--- Required work ---
Write the material out again, line by line, exactly as it is.

--- Provided material ---
######

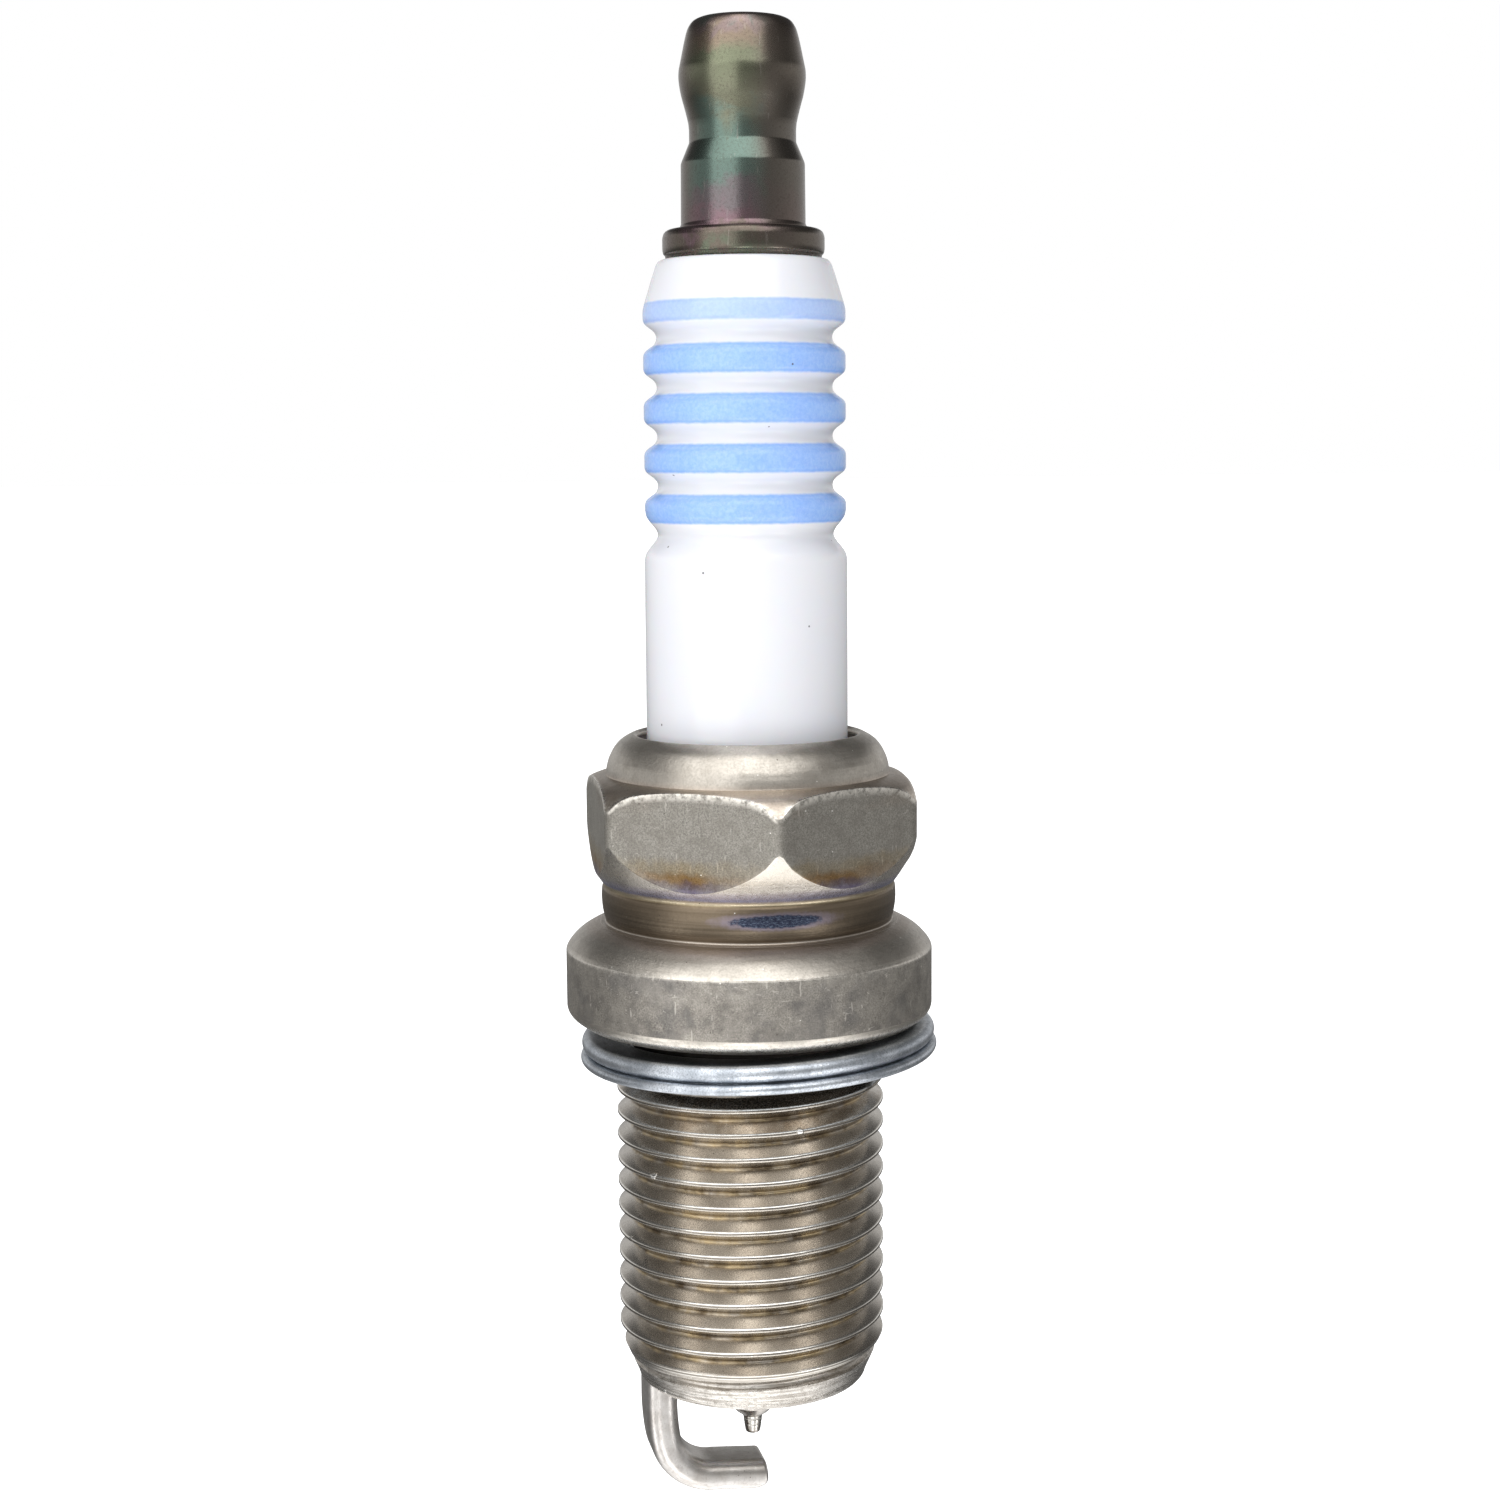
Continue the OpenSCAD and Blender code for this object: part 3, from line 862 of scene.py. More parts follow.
@dataclass(frozen=True)
class GlazedPorcelain:
    """White glazed porcelain with pale-blue fired bands on its ribs.

    Attributes:
        white: Colour of the glaze.
        blue: Colour of the fired bands.
        bands: Lowest and highest height of each band in millimetres.
    """

    white: Colour = (0.79, 0.80, 0.85)
    blue: Colour = (0.27, 0.46, 0.90)
    bands: tuple[tuple[float, float], ...] = ()

    def make(self) -> bpy.types.Material:
        """Builds the material.

        Returns:
            The finished material.
        """
        n = Nodes("glazed_porcelain")
        ragged = n.plus(n.z, n.times(n.less(n.noise(2.2, 4.0, 0.6), 0.5), 0.10))
        painted: object = 0.0
        rim: object = 0.0
        for low, high in self.bands:
            painted = n.most(painted, n.band(ragged, low, high, 0.07))
            for edge in (low + 0.09, high - 0.09):
                rim = n.most(rim, n.band(ragged, edge - 0.05, edge + 0.05, 0.05))
        painted = n.times(painted, n.span(n.z, 35.0, 35.4, 1.0, 0.74))
        depth = n.noise(5.0, 5.0, 0.7)
        blue = n.tone(depth, 0.3, 0.7, self.blue, (0.36, 0.55, 0.94))
        blue = n.over(blue, (0.20, 0.39, 0.86), rim, 0.35)
        base = n.over(self.white, (0.80, 0.805, 0.835), n.span(n.noise(0.5, 3.0, 0.5), 0.3, 0.7), 0.5)
        base = n.mix(painted, base, blue)
        specks = n.most(n.flecks(0.55, 0.026, 0.038), n.spot(-103.5, 5.1, 31.95, 0.085))
        base = n.over(base, (0.10, 0.09, 0.10), specks, 0.85)
        return n.surface(
            Base_Color=base, Roughness=n.span(depth, 0.3, 0.7, 0.13, 0.20),
            Normal=n.bump(n.noise(1.2, 3.0, 0.5), 0.012, 0.25), Specular_IOR_Level=0.45, IOR=1.5,
            Subsurface_Weight=0.12, Subsurface_Scale=0.0012,
        )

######

--- Correct output ---
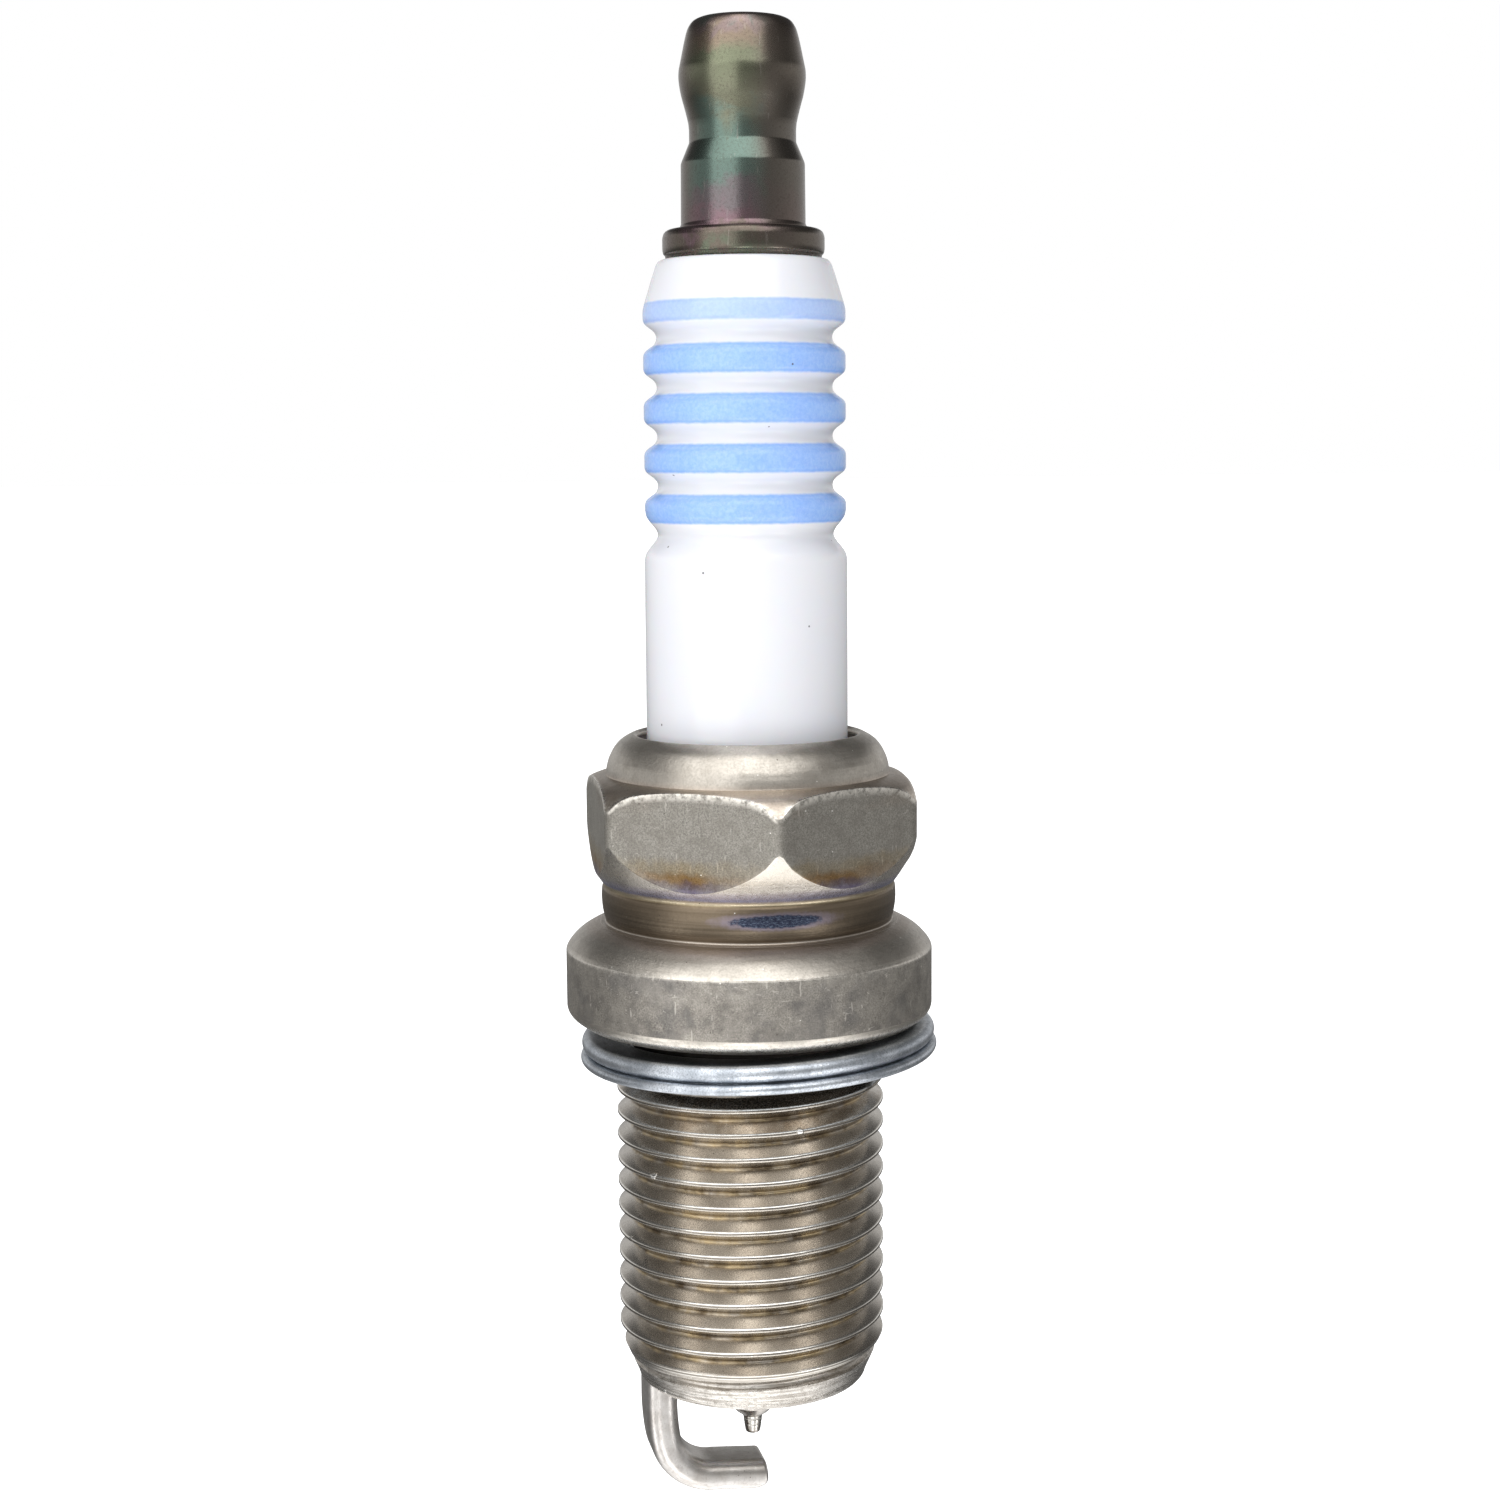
Continue the OpenSCAD and Blender code for this object: part 3, from line 862 of scene.py. More parts follow.
@dataclass(frozen=True)
class GlazedPorcelain:
    """White glazed porcelain with pale-blue fired bands on its ribs.

    Attributes:
        white: Colour of the glaze.
        blue: Colour of the fired bands.
        bands: Lowest and highest height of each band in millimetres.
    """

    white: Colour = (0.79, 0.80, 0.85)
    blue: Colour = (0.27, 0.46, 0.90)
    bands: tuple[tuple[float, float], ...] = ()

    def make(self) -> bpy.types.Material:
        """Builds the material.

        Returns:
            The finished material.
        """
        n = Nodes("glazed_porcelain")
        ragged = n.plus(n.z, n.times(n.less(n.noise(2.2, 4.0, 0.6), 0.5), 0.10))
        painted: object = 0.0
        rim: object = 0.0
        for low, high in self.bands:
            painted = n.most(painted, n.band(ragged, low, high, 0.07))
            for edge in (low + 0.09, high - 0.09):
                rim = n.most(rim, n.band(ragged, edge - 0.05, edge + 0.05, 0.05))
        painted = n.times(painted, n.span(n.z, 35.0, 35.4, 1.0, 0.74))
        depth = n.noise(5.0, 5.0, 0.7)
        blue = n.tone(depth, 0.3, 0.7, self.blue, (0.36, 0.55, 0.94))
        blue = n.over(blue, (0.20, 0.39, 0.86), rim, 0.35)
        base = n.over(self.white, (0.80, 0.805, 0.835), n.span(n.noise(0.5, 3.0, 0.5), 0.3, 0.7), 0.5)
        base = n.mix(painted, base, blue)
        specks = n.most(n.flecks(0.55, 0.026, 0.038), n.spot(-103.5, 5.1, 31.95, 0.085))
        base = n.over(base, (0.10, 0.09, 0.10), specks, 0.85)
        return n.surface(
            Base_Color=base, Roughness=n.span(depth, 0.3, 0.7, 0.13, 0.20),
            Normal=n.bump(n.noise(1.2, 3.0, 0.5), 0.012, 0.25), Specular_IOR_Level=0.45, IOR=1.5,
            Subsurface_Weight=0.12, Subsurface_Scale=0.0012,
        )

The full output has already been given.